A male chalkhill blue butterfly photographed near Dover. —Mathew Pelikan

This Wild Side column comes to you from Kent, England, where I’ve been sampling the local wildlife for the past week or so. From our base in the seaside town of Whitstable, we’ve been exploring the downs and marshes of this interesting region, and as always, I’m finding the process of learning new plants and animals to be exhilarating.

It has been the downs — chalk hills often characterized by thin soil supporting grassland — that have especially interested me. I’ve always been fascinated by the biological diversity that emerges in the places featuring the harshest conditions, and downland, like the sandplain of Martha’s Vineyard, fits that description.

The underlying chalk is essentially a thick layer of fossil plankton. As one can see at the most famous site featuring chalk downs, the White Cliffs of Dover, this layer can be hundreds of feet thick. Tectonic uplift and erosion over millions of years have carved this layer into an often spectacular topography of hills and valleys.

The chalk is porous, rapidly draining away rainwater, so like the Vineyard sandplain, chalk grassland is a drought-prone ecosystem. Especially on hilltops, the soils tend to be thin and nutrient-poor. As humans began developing pastoral and agricultural lifestyles in this region, as the last Ice Age waned some 10,000 years ago, these areas were rapidly found to be unsuitable for most crops. But grazing was another story, and across the millennia, industrious cows and sheep have disturbed the vegetation over and over again. (One might think of the shorter but even more intense histories of grazing and fire on Martha’s Vineyard as a similar ecological force.)

As on the Vineyard, chalk grassland evolved under this pressure into an ecosystem dominated by species highly specialized for these specific conditions. However, modern economic patterns have reduced the utility of grazing livestock on inaccessible, marginal land, and the resulting loss of grazing has altered the character of the vast majority of chalk downland. Also as on the Vineyard, ecologists have noticed the loss of diversity, and begun campaigns to reintroduce grazing onto these unique lands.

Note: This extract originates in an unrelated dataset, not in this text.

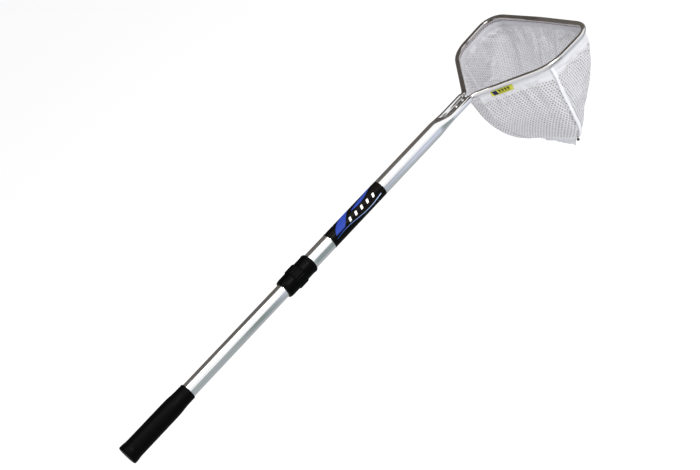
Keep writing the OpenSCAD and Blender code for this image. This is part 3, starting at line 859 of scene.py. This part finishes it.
def linear(grid, q, t):
    """Values of a [q, t] grid, carried on in a straight line beyond its edges."""
    u, w = (q + 1) / 2 * COLS, t * ROWS
    i = np.clip(np.floor(u).astype(int), 0, COLS - 1)
    j = np.clip(np.floor(w).astype(int), 0, ROWS - 1)
    f, g = u - i, w - j
    return ((1 - f) * (1 - g) * grid[i, j] + f * (1 - g) * grid[i + 1, j]
            + (1 - f) * g * grid[i, j + 1] + f * g * grid[i + 1, j + 1])


def flat_map(form):
    """Each grid point's place on the flat cloth: across from the middle thread, and up from the bottom."""
    steps = lengths(np.diff(form, axis=0))
    across = np.concatenate([np.zeros((1, ROWS + 1)), np.cumsum(steps, axis=0)])
    across -= across[COLS // 2]
    rises = lengths(np.diff(form, axis=1))
    up = np.concatenate([np.cumsum(rises[:, ::-1], axis=1)[:, ::-1], np.zeros((COLS + 1, 1))], axis=1)
    return across, up


def unflatten(across, up, a, b):
    """The (q, t) whose flat place is (a, b)."""
    q = np.clip(a / 100, -1.2, 1.2)
    t = 1 - b / 150
    e = 1e-3
    for _ in range(14):
        da = (linear(across, q + e, t) - linear(across, q - e, t)) / (2 * e)
        q = q + np.clip((a - linear(across, q, t)) / np.maximum(da, 20), -0.3, 0.3)
        db = (linear(up, q, t + e) - linear(up, q, t - e)) / (2 * e)
        t = t + np.clip((b - linear(up, q, t)) / np.minimum(db, -40), -0.3, 0.3)
    return q, t


# ---------- the net's cloth ----------
def cell_lattice(a_lo, a_hi, b_lo, b_hi):
    """Centres of the holes: staggered rows, MESH_PITCH apart."""
    rise = MESH_PITCH * math.sqrt(3) / 2
    centres = []
    for row in range(int(b_lo / rise) - 1, int(b_hi / rise) + 2):
        shift = 0.5 * (row % 2)
        for k in range(int(a_lo / MESH_PITCH) - 1, int(a_hi / MESH_PITCH) + 2):
            centres.append(((k + shift) * MESH_PITCH, row * rise))
    return np.array(centres)


CELL_SIDES = 6
BIAS = 15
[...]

One of the most characteristic downland species I encountered was the chalkhill blue, a smallish butterfly essentially limited to this habitat, often (notes my field guide) “on short turf interspersed with flowers.” Specialized it may be. But this species flourishes where it occurs. During a good seven miles of hiking on the clifftops near Dover, I was rarely out of sight of this butterfly, and in the most flower-rich meadows, it was about as abundant as butterflies get.

Related to the spring and summer azure butterflies of Martha’s Vineyard, the chalkhill blue is, like most of its British relatives, sexually dimorphic — that is, males and females differ dramatically in appearance. Males are pale blue on top and pale beneath, marked with an intricate pattern of white-ringed black dots. Females show the same underwing pattern, but a darker overall below and muddy brown above, with no trace at all of the male’s ethereal blue. Mating pairs are always jarring to my eyes, registering as paired members of two different species.

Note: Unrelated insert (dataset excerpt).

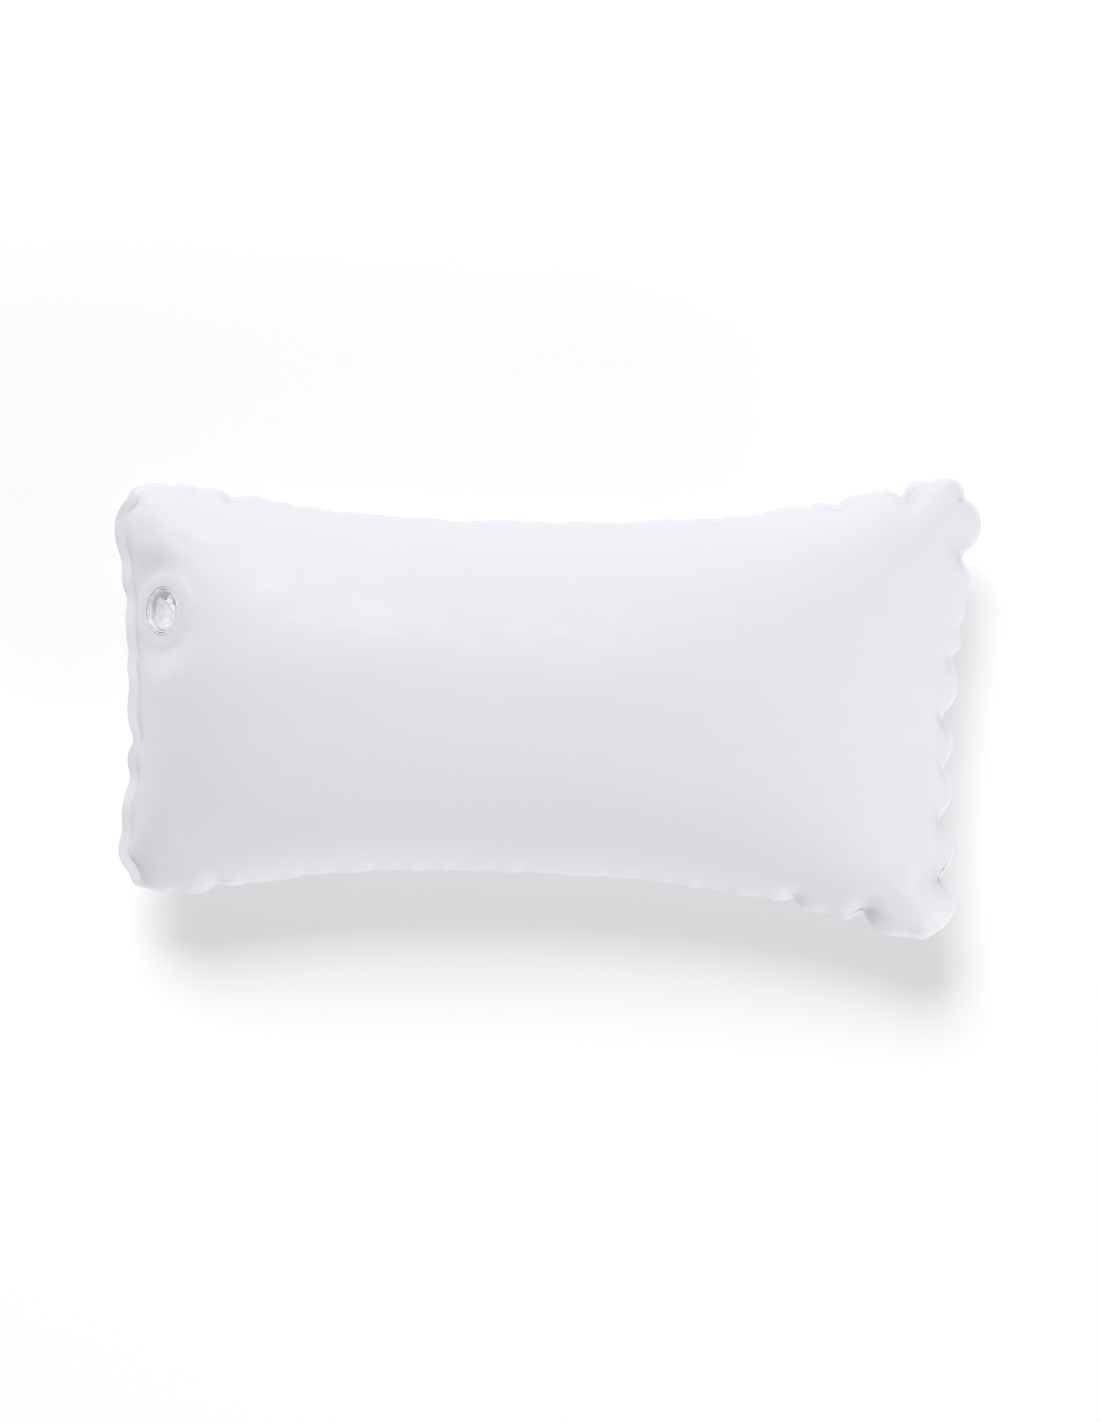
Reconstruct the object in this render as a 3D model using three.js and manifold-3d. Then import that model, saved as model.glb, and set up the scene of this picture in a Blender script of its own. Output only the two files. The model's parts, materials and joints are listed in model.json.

While of course I kept an eye out for chalk grassland rarities, it is the nature of rarities to be rare, and without the benefit of experience of detailed local knowledge, I had to depend mostly on dumb luck for an encounter. Perhaps my most interesting find was a modest population of stripe-winged grasshoppers, an elegant green grasshopper with a patchy distribution on downland across southern England.

I was exploring the Lydden-Temple Ewell Nature Reserve, not far from Dover. The reserve had not been easy to find, and once there, I was a bit underwhelmed. While there were traces of good grassland, most of the area had been “improved” into hay fields with deeper, richer soils than what I was looking for, supporting mainly just the common generalists I had seen in many other places.

I finally found a good-size patch of the real thing, though: recently grazed grasses and wildflowers spread meagerly on soil so thin that large areas of smooth chalk showed at the surface. This was the moment when I finally understood what the fuss is all about! Insect abundance and diversity on this small area was astonishing, especially relative to what I had observed in nearby hay fields, and I spent nearly two hours working a rough circle barely 100 feet in diameter.

Even at that, stripe-winged grasshoppers were a bit of a challenge to pick out among the hordes of other, more common grasshopper species. But with persistence, I found about five, and managed to photograph two.

The experience was a rewarding one, and faintly jarring. Superficially, very little about this open ridgetop suggested Martha’s Vineyard. Yet the incredible diversity, and that diversity’s clear connection to the harshest conditions to be found, seemed intimately familiar. Wherever you go, challenging conditions represent opportunities for the species that can find strategies to survive. That’s where I like to be.